Atas dasar itu, Abdul meyakini Isak secara pidana bertanggung jawab atas pelanggaran hukum anak buahnya yang dipimpin di Koramil Enarotali. Ia menyebut Isak turut bisa dimintai pertanggungjawaban karena tidak melakukan supervisi kepada atasannya.
"Terdakwa sebagai Pabung punya kewenangan cegah penembakan dan kirim laporan ke atasannya untuk ambil langkah-langkah yang seharusnya dilakukan," kata Abdul.
Bagaimanapun, Mayor Infantri Purnawirawan Isak Sattu divonis bebas dalam sidang di Pengadilan Negeri Makassar pada Kamis (8/12/2022). Isak merupakan terdakwa tunggal dalam kasus pelanggaran HAM berat Paniai pada 2014.

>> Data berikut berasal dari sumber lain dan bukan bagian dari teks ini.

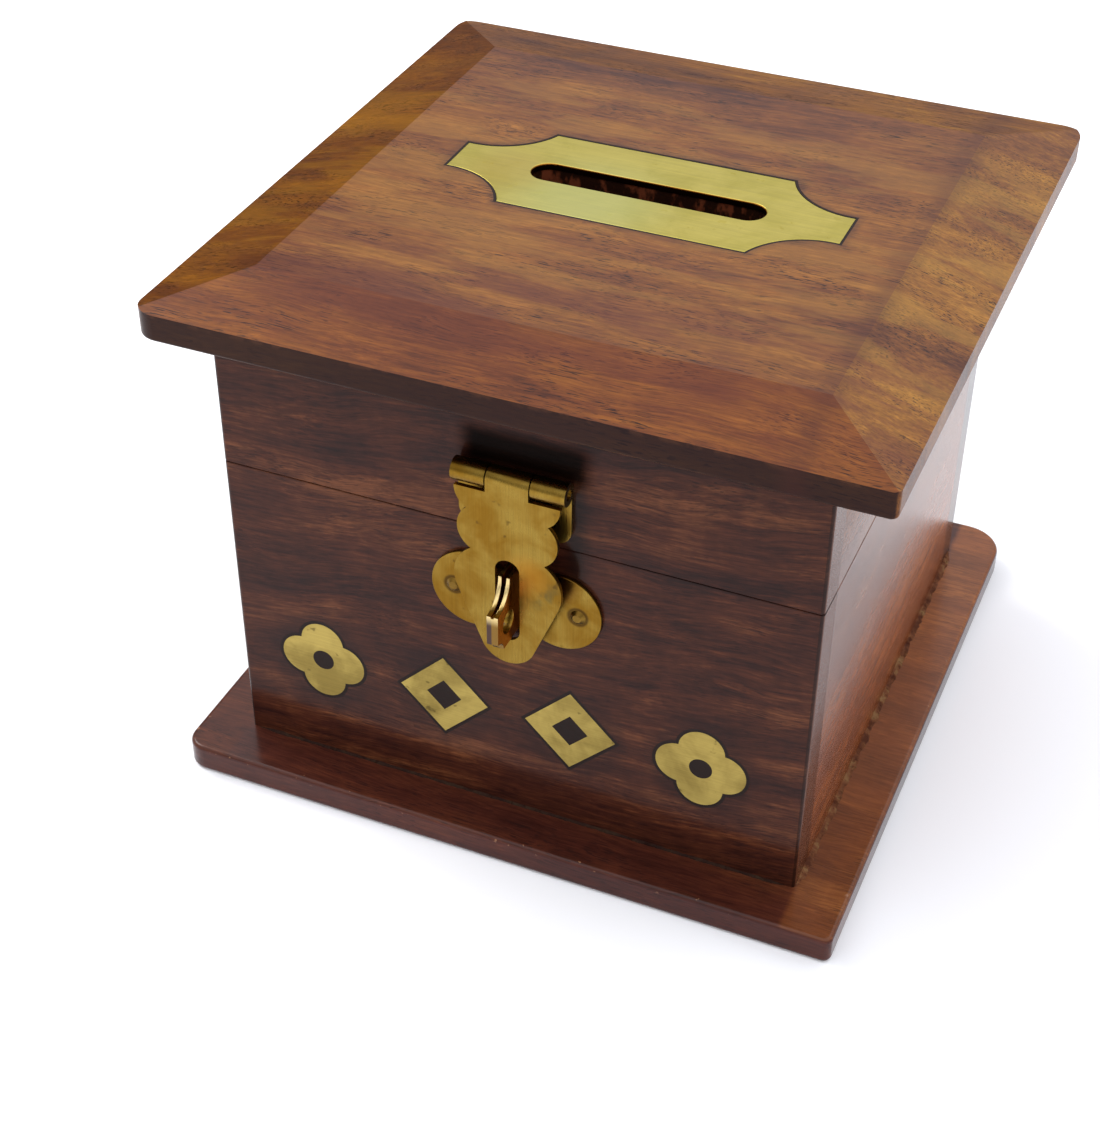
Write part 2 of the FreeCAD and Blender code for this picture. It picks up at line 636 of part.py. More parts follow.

Majelis hakim meyakini Isak tak terbukti melakukan pelanggaran HAM dalam kasus Paniai. Dengan demikian, Isak Sattu bisa terus menghirup udara bebas.
"Mengadili, menyatakan terdakwa Mayor Infantri Purnawirawan Isak Sattu tidak terbukti secara sah dan meyakinkan melakukan pelanggaran HAM berat sebagaimana dalam dakwaan kesatu dan kedua," kata Hakim Ketua, Sutisna Sawati dalam persidangan tersebut.
Atas dasar itulah, Majelis Hakim meyakini Isak Sattu pantas dilepaskan dari semua tuntutan. Sebab, Isak dianggap tak terbukti melakukan kejahatan sebagaimana dalam tuntutan Jaksa. "Membebaskan terdakwa dari semua tuntutan," ujar Sutisna.
Peristiwa Paniai Berdarah terjadi pada 8 Desember 2014 di Lapangan Karel Gobai, Enarotali, Kabupaten Paniai. Peristiwa itu terkait dengan aksi personel militer dan kepolisian saat pembubaran paksa aksi unjuk rasa dan protes masyarakat Paniai di Polsek dan Koramil Paniai pada 7-8 Desember 2014. Aksi unjuk rasa tersebut berujung pembubaran paksa dengan menggunakan peluru tajam. Empat orang tewas dalam pembubaran paksa itu adalah Alpius Youw, Alpius Gobay, Yulian Yeimo dan Simon Degei.
Awalnya, Isak Sattu dituntut penjara sepuluh tahun dalam kasus pelanggaran HAM berat Paniai Berdarah. Namun Isak divonis bebas karena dakwaan pertama Pasal 42 ayat (1) huruf a dan huruf b Juncto Pasal 7 huruf b, Pasal 9 huruf a, Pasal 37 Undang-Undang Nomor 26 Tahun 2000 tentang Pengadilan Hak Asasi Manusia (HAM) tidak terbukti.
Kemudian dakwaan kedua Pasal 42 ayat (1) huruf a dan huruf b Juncto Pasal 7 huruf b, Pasal 9 huruf h, Pasal 40 Undang-Undang Nomor 26 Tahun 2000 tentang Pengadilan HAM juga tak terbukti.